## Source material

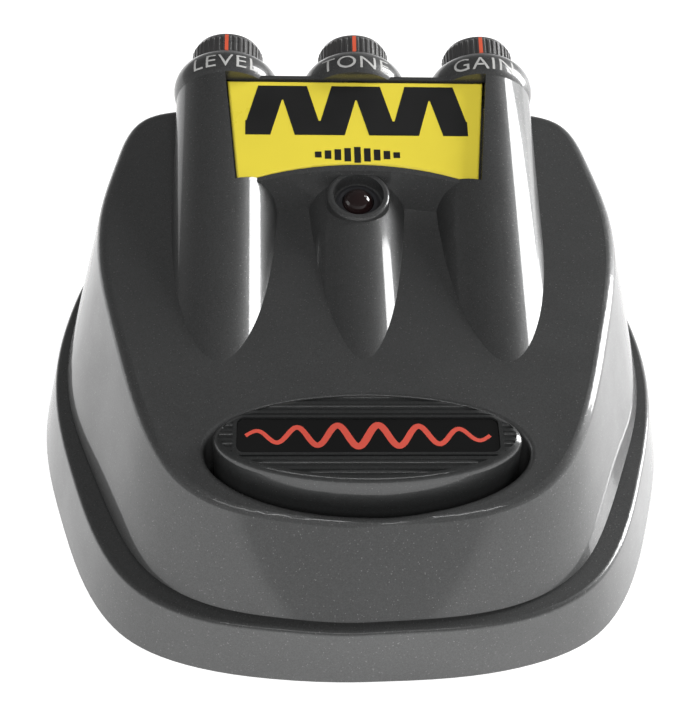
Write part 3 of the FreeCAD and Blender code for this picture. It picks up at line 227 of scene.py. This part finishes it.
def control_finishes():
    return {
        "treadle_black": flake_paint("treadle_satin", (0.036, 0.037, 0.037), (0.12, 0.12, 0.12),
                                     cell_scale=5200.0, density=0.02, coat=1.0, roughness=0.34),
        "window_gloss": plain_finish("window_polished_black", (0.004, 0.004, 0.004), roughness=0.12,
                                     coat=1.0, variation=0.2, grain=400.0, bump=0.01),
        "lamp_lens": plain_finish("lamp_dome_unlit", (0.012, 0.006, 0.006), roughness=0.1,
                                  coat=1.0, variation=0.1, grain=400.0, bump=0.01),
        "knob_black": plain_finish("knob_moulded_black", (0.05, 0.049, 0.049), roughness=0.3,
                                   coat=0.6, variation=0.15, grain=1400.0, bump=0.12),
        "pointer_red": plain_finish("pointer_orange_red", (0.62, 0.10, 0.05), roughness=0.4,
                                    coat=0.2, variation=0.08),
        "nickel": brushed("nickel_plate", (0.66, 0.65, 0.61), 0.22),
        "spring_steel": brushed("spring_wire", (0.55, 0.55, 0.56), 0.3),
        "pot_body": brushed("pressed_steel_can", (0.45, 0.45, 0.44), 0.36),
        "switch_case": plain_finish("switch_case", (0.04, 0.04, 0.045), roughness=0.5),
        "plunger_white": plain_finish("nylon_white", (0.78, 0.78, 0.75), roughness=0.5, variation=0.05),
        "jack_body": plain_finish("socket_moulding", (0.03, 0.03, 0.033), roughness=0.5),
    }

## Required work
Copy the material above verbatim.

## Answer to the exercise
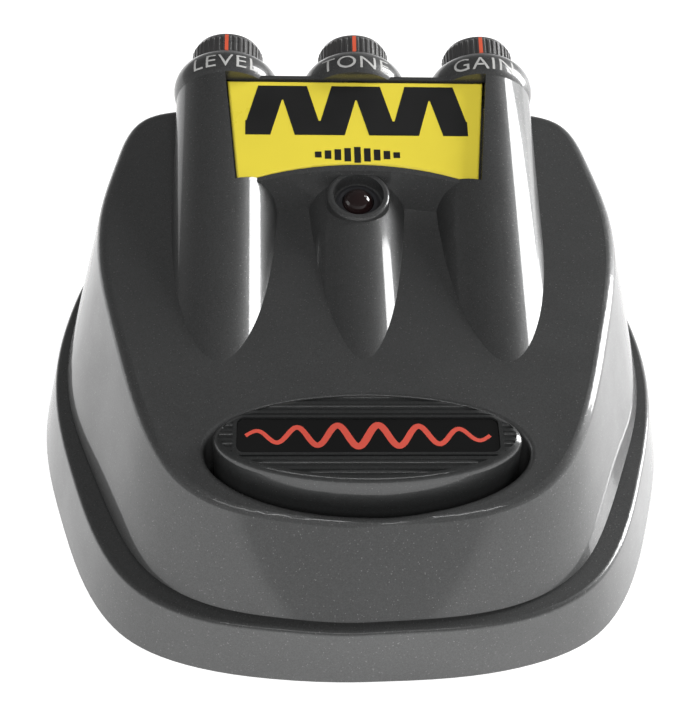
Write part 3 of the FreeCAD and Blender code for this picture. It picks up at line 227 of scene.py. This part finishes it.
def control_finishes():
    return {
        "treadle_black": flake_paint("treadle_satin", (0.036, 0.037, 0.037), (0.12, 0.12, 0.12),
                                     cell_scale=5200.0, density=0.02, coat=1.0, roughness=0.34),
        "window_gloss": plain_finish("window_polished_black", (0.004, 0.004, 0.004), roughness=0.12,
                                     coat=1.0, variation=0.2, grain=400.0, bump=0.01),
        "lamp_lens": plain_finish("lamp_dome_unlit", (0.012, 0.006, 0.006), roughness=0.1,
                                  coat=1.0, variation=0.1, grain=400.0, bump=0.01),
        "knob_black": plain_finish("knob_moulded_black", (0.05, 0.049, 0.049), roughness=0.3,
                                   coat=0.6, variation=0.15, grain=1400.0, bump=0.12),
        "pointer_red": plain_finish("pointer_orange_red", (0.62, 0.10, 0.05), roughness=0.4,
                                    coat=0.2, variation=0.08),
        "nickel": brushed("nickel_plate", (0.66, 0.65, 0.61), 0.22),
        "spring_steel": brushed("spring_wire", (0.55, 0.55, 0.56), 0.3),
        "pot_body": brushed("pressed_steel_can", (0.45, 0.45, 0.44), 0.36),
        "switch_case": plain_finish("switch_case", (0.04, 0.04, 0.045), roughness=0.5),
        "plunger_white": plain_finish("nylon_white", (0.78, 0.78, 0.75), roughness=0.5, variation=0.05),
        "jack_body": plain_finish("socket_moulding", (0.03, 0.03, 0.033), roughness=0.5),
    }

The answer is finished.